Кульминация и развязка художественного конфликта – «Бурмистров валялся на нарах арестантской…» (15): стычка между горожанами и слобожанами на площади у собора (страх свободы). На арестантских нарах в горячке самооправдания Вавило меньше всего думает о Симе: его душит «злая горечь», он кипит от злости и на Лодку, и на Тиунова: «Он плевал в стену голодной горячей слюной и, снова вспоминая Лодку, мысленно грозился: «Ладно, собака!» Вспоминал Тиунова, хмурился, думая: «Чай, с утра до вечера нижет слово за словом, кривой чёрт! Опутывает людей-то… Кабы он, дьявол, не покинул меня тогда, на мосту, – ничего бы и не было со мной!»» [с. 112, 115].
Анархический порыв к свободе неожиданно оборачивается для него утратой сначала внешней (социальной), а затем – и внутренней (экзистенциальной) свободы, изменой самому себе: «…бывало, говоря и думая о свободе, он ощущал в груди что-то особенное, какие-то неясные, но сладкие надежды будило это слово, а теперь оно отдавалось в душе бесцветным, слабым эхом и, ничего не задевая в ней, исчезало» [с. 113]. После квазиосвобождения пёстрая душа Вавилы снова мечется в эгоистическом стремлении самоутверждения: «Православные!

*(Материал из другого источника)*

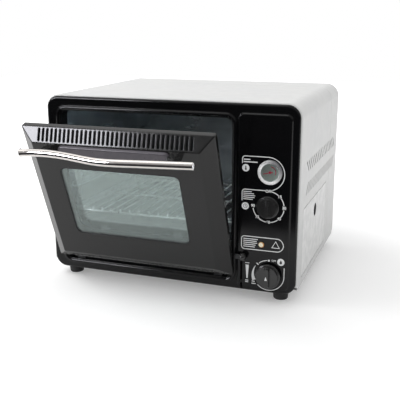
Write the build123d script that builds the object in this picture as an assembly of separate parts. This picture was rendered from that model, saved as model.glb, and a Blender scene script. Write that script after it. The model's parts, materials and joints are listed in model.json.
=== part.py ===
from build123d import *
from math import atan2, cos, degrees, hypot, radians, sin, sqrt
import os

# Portable gas oven: sheet-metal cabinet, drop-down glazed door, and a bay on the right for a gas
# cartridge. X runs to the right, Y to the back and Z up. Every piece is built with Y = 0 at the face
# of the front frame and Z = 0 at its lower edge, and moved to the row's origin when it is written.

# ---- cabinet -------------------------------------------------------------------------------------
DEPTH = 355.0  # face of the front frame to the rear edge of the wrap
SHEET = 1.0  # steel sheet of the cabinet
FIT = 0.2  # clearance of a sheet edge in its seat
SIDE_MARGIN = 26.5  # front frame to the left of the oven's mouth
TOP_MARGIN = 24.5  # and above it
FRAME_CORNER_R = 22.0
FRAME_EDGE_R = 4.0
FRAME_LIP = 10.0  # return lip round the front frame
WRAP_PROUD = 2.5  # the wrap stands this far outside the front frame
WRAP_BOTTOM = 13.3  # lower edge of the wrap
WRAP_EDGE_R = 2.2
SEAM_BACK = 83.0  # seam round the wrap, from its rear edge
SEAM_WIDTH = 1.2
SEAM_DEPTH = 0.4
HEM_DEPTH = 8.0
PAN_Z = 6.0  # underside of the bottom pan
PAN_WALL = 14.0
FOOT_HEIGHT = 16.0  # frame's lower edge above the ground
FOOT_R = 14.5
FOOT_INSET_X = 30.0
FOOT_INSET_Y = 25.0
FOOT_RECESS = 6.0
FOOT_RECESS_R = 5.0
FOOT_TAPER = 2.0
SCREW_HEAD_R = 3.6
SCREW_HEAD_HIGH = 2.0
SCREW_EDGE = 9.0  # screws of the back panel from its edges

# ---- side louvres --------------------------------------------------------------------------------
LOUVRE_WIDTH = 3.6
LOUVRE_RISE = 20.0
LOUVRE_FIRST_Y = 61.0
LOUVRE_MARGIN = 31.0  # plain sheet behind the last one, at least
LOUVRE_PITCH = 15.9
LOUVRE_ROW_Z = (211.0, 172.0)  # upper row leans back going down, lower row going up

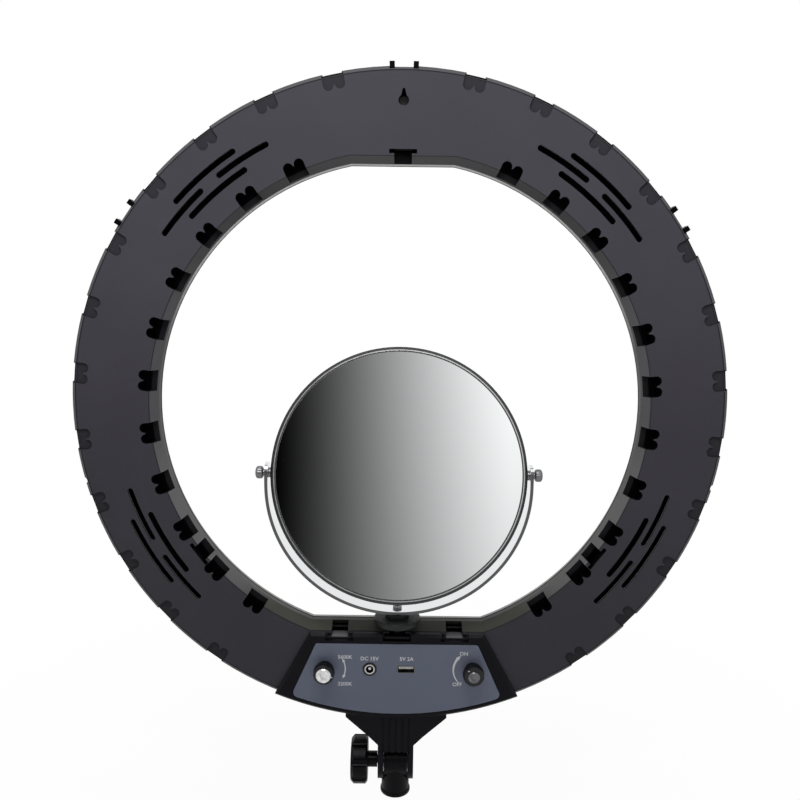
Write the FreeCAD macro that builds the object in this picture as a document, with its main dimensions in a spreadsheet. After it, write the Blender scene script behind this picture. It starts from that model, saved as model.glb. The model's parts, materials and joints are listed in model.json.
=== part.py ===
"""LED ring light with a vanity mirror, as a parametric FreeCAD document.

The row frame has +Z up and its origin at the mouth of the stand socket, on the
socket's axis.  The back of the lamp, with its controls, faces -Y and the light
leaves towards +Y.  All lengths are millimetres and all angles degrees.
"""
import FreeCAD, Part
import Sketcher
import math
import os

Vector = FreeCAD.Vector
Rotation = FreeCAD.Rotation
Placement = FreeCAD.Placement

DRIVING_SIZES = {
    # ring
    "ring_radius": 240.0,
    "ring_width": 56.2,
    "opening_draft": 5.7,
    "lip_depth": 14.0,
    "ring_depth": 26.0,
    "shell_wall": 2.5,
    "edge_chamfer": 2.8,
    "top_flat_inset": 3.8,
    "top_flat_half": 37.0,
    "bottom_flat_inset": 12.4,
    "bottom_flat_half": 66.0,
    "front_bevel": 4.0,
    "fit_gap": 0.15,
    "cutter_reach": 8.0,
    "ledge": 1.2,
    "lip_wall": 2.0,
    "bezel_wall": 2.0,
    "diffuser_inset": 0.8,
    # pockets, slots and lugs of the rear shell
    "pocket_pitch": 12.0,
    "inner_pocket_inset": 1.8,
    "inner_pocket_depth": 9.0,
    "outer_pocket_inset": 6.0,
    "outer_pocket_depth": 1.6,
    "pocket_lobe": 3.6,
    "pocket_spread": 4.1,
    "pocket_reach": 6.0,
    "notch_width": 13.6,
    "notch_bite": 1.6,
    "notch_depth": 6.5,
    "side_notch_angle": 103.5,
    "slot_width": 4.2,
    "slot_inset": 30.8,
    "slot_step": 7.4,
    "slot_half_angle": 7.0,
    "slot_gap_angle": 2.4,
    "slot_run_angle": 13.1,
    "upper_vent_angle": 40.3,
    "lower_vent_angle": 120.7,
    "lug_width": 3.6,
    "lug_height": 2.7,
    "lug_start": 0.6,
    "lug_depth": 7.0,
    "lug_angle": 1.97,
    "lug_pair_angle": 54.75,
    "lug_dip": 1.0,
    "keyhole_radius": 3.7,
    "keyhole_neck": 5.6,
    "keyhole_inset": 23.2,
    "keyhole_rise": 7.2,
    "keyhole_tip": 0.95,
    # light source
    "board_thickness": 1.6,
    "board_stand": 9.0,
    "board_inner_gap": 11.2,
    "board_outer_gap": 8.0,
    "screw_length": 6.0,
    "led_length": 3.5,
    "led_width": 2.8,
    "led_height": 0.8,
    "led_count": 60.0,
    "warm_led_inset": 9.0,
    "white_led_inset": 22.0,
    "diffuser_thickness": 2.0,
    "post_radius": 3.2,
    "post_bore": 1.3,
    "post_inset": 14.0,
    # cold shoes
    "shoe_mouth": 12.4,
    "shoe_width": 19.4,
    "shoe_height": 3.0,
    "shoe_rail": 1.3,
    "shoe_length": 15.0,
    "shoe_mouth_length": 10.9,
    "shoe_wall": 2.6,
    "shoe_plate": 0.6,
    "shoe_spacing": 43.8,
    "shoe_side_angle": 126.6,
    # control housing and panel
    "box_rise": 5.0,
    "box_foot_half": 93.5,
    "box_side_drop": 50.2,
    "box_wall": 2.4,
    "box_edge": 1.8,
    "panel_top_gap": 7.4,
    "panel_side_gap": 4.6,
    "panel_foot_gap": 10.9,
    "panel_low_gap": 14.0,
    "panel_rim_gap": 4.8,
    "panel_corner": 4.2,
    "panel_thickness": 1.4,
    "panel_proud": 0.5,
    "notch_side": 1.0,
    "controls_drop": 27.5,
    "colour_knob_gap": 15.73,
    "dimmer_knob_gap": 12.43,
    "jack_x": -20.5,
    "usb_x": 7.2,
    "knob_radius": 8.2,
    "knob_height": 10.5,
    "knob_foot": 6.6,
    "knob_foot_height": 3.6,
    "knob_shoulder": 1.2,
    "knob_flute": 0.7,
    "knob_flute_count": 28.0,
    "knob_lift": 0.6,
    "knob_cap_radius": 5.6,
    "dimmer_cap_radius": 4.4,
    "knob_cap_height": 1.0,
    "shaft_radius": 3.0,
    "shaft_clear": 0.08,
    "pot_radius": 8.2,
    "pot_depth": 7.0,
    "pot_bush": 3.6,
    "pot_nut": 4.9,
    "pot_nut_height": 1.6,
    "jack_radius": 5.2,
    "jack_bore": 2.75,
    "jack_depth": 9.0,
    "jack_proud": 0.6,
    "jack_pin": 1.05,
    "usb_width": 13.1,
    "usb_height": 5.7,
    "usb_metal": 0.3,
    "usb_depth": 14.0,
    "usb_tongue": 1.8,
    "driver_half": 50.0,
    "driver_height": 28.0,
    "driver_part": 4.4,
    "driver_part_x": 30.0,
    # neck bracket and stand adapter
    "pivot_height": 25.5,
    "pivot_depth": 12.0,
    "neck_length": 44.5,
    "neck_half": 39.0,
    "neck_sink": 8.0,
    "neck_edge": 0.5,
    "neck_shoulder_inset": 17.5,
    "neck_shoulder_drop": 16.2,
    "neck_waist_drop": 23.8,
    "neck_rib_pitch": 5.0,
    "neck_rib_width": 1.6,
    "neck_rib_depth": 1.3,
    "neck_screw": 2.0,
    "neck_screw_x": 24.0,
    "neck_screw_reach": 10.0,
    "neck_screw_seat": 2.0,
    "slot_roof": 14.5,
    "ear_half": 13.9,
    "ear_thickness": 4.3,
    "ear_radius": 14.0,
    "bolt_radius": 3.0,
    "bolt_clear": 0.06,
    "nut_radius": 5.6,
    "nut_height": 2.8,
    "washer_thickness": 0.7,
    "washer_radius": 9.0,
    "tongue_radius": 11.5,
    "tilt_knob_radius": 18.0,
    "tilt_knob_width": 14.0,
    "tilt_hub_length": 7.5,
    "tilt_hub_radius": 6.0,
    "tilt_flute": 3.4,
    "tilt_flute_count": 8.0,
    "socket_wall": 2.8,
    "socket_radius": 8.1,
    "socket_depth": 18.0,
    "socket_rim": 1.6,
    "socket_flange": 0.9,
    "lock_height": 5.4,
    "lock_radius": 2.5,
    "lock_knob_radius": 5.3,
    "lock_knob_width": 9.0,
    "lock_knob_gap": 5.0,
    # vanity mirror on its yoke
    "mirror_depth": 5.0,
    "strap_lift": 14.9,
    "mirror_radius": 95.4,
    "mirror_rim": 3.0,
    "mirror_rim_edge": 1.2,
    "glass_thickness": 3.0,
    "glass_inset": 0.8,
    "glass_dish": 1.6,
    "mirror_tilt": 14.0,
    "yoke_gap": 1.6,
    "yoke_drop": 8.3,
    "mirror_rim_width": 10.0,
    "yoke_width": 16.0,
    "yoke_thickness": 2.4,
    "pivot_pin": 1.9,
    "pivot_pin_clear": 0.06,
    "pivot_neck": 1.6,
    "pivot_knob_radius": 3.3,
    "pivot_knob_length": 5.6,
    "washer_play": 0.5,
    "foot_play": 0.8,
    "foot_thickness": 2.0,
    "foot_lift": 0.1,
    "stem_play": 0.8,
    "spindle_radius": 3.0,
    "wheel_radius": 17.6,
    "wheel_height": 5.0,
    "wheel_edge": 0.8,
    "wheel_clear": 0.1,
    "base_radius": 9.0,
    "base_height": 3.8,
    "yoke_screw_radius": 3.4,
    "yoke_screw_head": 1.6,
    "yoke_screw_slot": 0.9,
}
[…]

Все вы… собрались… и вот я говорю, я! Я!» [с. 119]. Импульсивно принятое решение («И вдруг в нём вспыхнул знакомый пьяный огонь – взорвало его, метнуло…» [с. 116]) перейти на сторону Кулугарова, горожан – помочь им и заручиться их поддержкой, – на уровне подсознания выглядит логичным продолжением соперничества с Тиуновым и поначалу не осознаётся им как измена, как попытка ценой предательства купить личную свободу («Сквозь гул толпы доносились знакомые окрики Стрельцова, Ключникова, Зосимы… «Наши здесь!' – подумал Вавило, улыбаясь пьяной улыбкой; ему представилось, как сейчас слобожане хорошо увидят его» [с. 119]). Но его покаяние, отказ от идеи свободы («Я ли, братцы, свободе не любовник был?..» [с. 117]) представляет собой жалкое зрелище. Затем ирреальное, напоминающее исступленность юродивого, поведение в кульминационном эпизоде повести: на соборной площади он бьёт своих, слобожан, отсутствие привычного куража во время драки («Вавило бил людей молча, слепо… Люди, не сопротивляясь, бежали от него, сами падали под ноги ему, но Вавило не чувствовал ни радости, ни удовольствия бить их» [с. 120]) и после неё («Он как будто засыпал, его давила усталость…» [с. 121]) – здесь, кажется, впервые ему не до игры, – наконец, предательство Кулугарова приближают страшное и мучительное прозрение: «… ему всё казалось, что земля сверкает сотнями взглядов и что он идёт по лицам людей» [с. 121].
Не предательство обывателей, ведущих его обратно в полицейский участок, но запоздалое осознание собственного предательства, измены самому себе – а судьба Вавилы естественно проецируется на судьбу России – гибельно для Вавилы, впервые не оставляет ему выбора: «Удавлюсь я там, в полиции! – глухо и задумчиво сказал Вавило» [с. 121]. В концовке повести возвращение Вавилы в арестантскую (социальная несвобода) ассоциативно соотносится с гротескно-метафорическим образом города-тюрьмы, на который набит тесный обруч (экзистенциальная несвобода).